If, like me, you’ve been waiting for a modern-day River City Ransom to materialize, your prayers have just been answered. Scott Pilgrim vs. The World is a brawler, firmly entrenched in the traditions of the old school, but with a surprisingly deep combat system, should you choose to explore it.
The plot loosely follows the graphic novels, where Scott must defeat Ramona Flowers’ seven evil ex-boyfriends (The League of Evil Exes, mind) in order to date her. There are a lot of little touches, such as earning a skateboard after defeating Lucas Lee (though you can’t use it because you never took skateboarding proficiency back in grade 5) and the game’s lone extra life is earned after defeating Todd Ingram. If you’re a fan of the comic, you’ll appreciate these little touches, but the game doesn’t rely on your familiarity with the source material.
The comparisons to River City Ransom are not unfounded, as this game feels almost exactly like a long-lost sequel made for an alternate-reality post-NES system. Hell, there’s even a secret shop inside a tunnel in the first level. Enemies leak Canadian coinage rather than blood, and you earn experience by defeating enemies and eating different types of food, which goes towards unlocking new moves (each character has a few unique ones you pick up along the way).

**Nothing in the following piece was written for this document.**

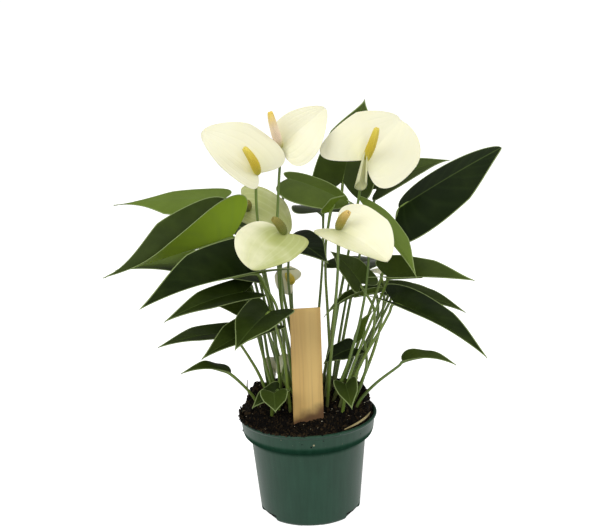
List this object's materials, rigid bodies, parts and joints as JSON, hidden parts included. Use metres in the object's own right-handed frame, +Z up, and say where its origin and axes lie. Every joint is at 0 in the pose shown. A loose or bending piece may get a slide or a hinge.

Much will be made of the art style, and with good reason. Pixel artist Paul Robertson, of Pirate Baby’s Cabana Battle Street Fight 2006 and Kings of Power 4 Billion% fame was tapped to be the art director, and that decision has paid off in spades. Sprites are huge, detailed, full of personality, and complement the style of the original graphic novels well. A mistake many modern sprite-based games make is using too many frames of animation, which might look good but ultimately makes a game feel sluggish. Wisely, Scott Pilgrim doesn’t make this mistake and the game feels very tight because of it.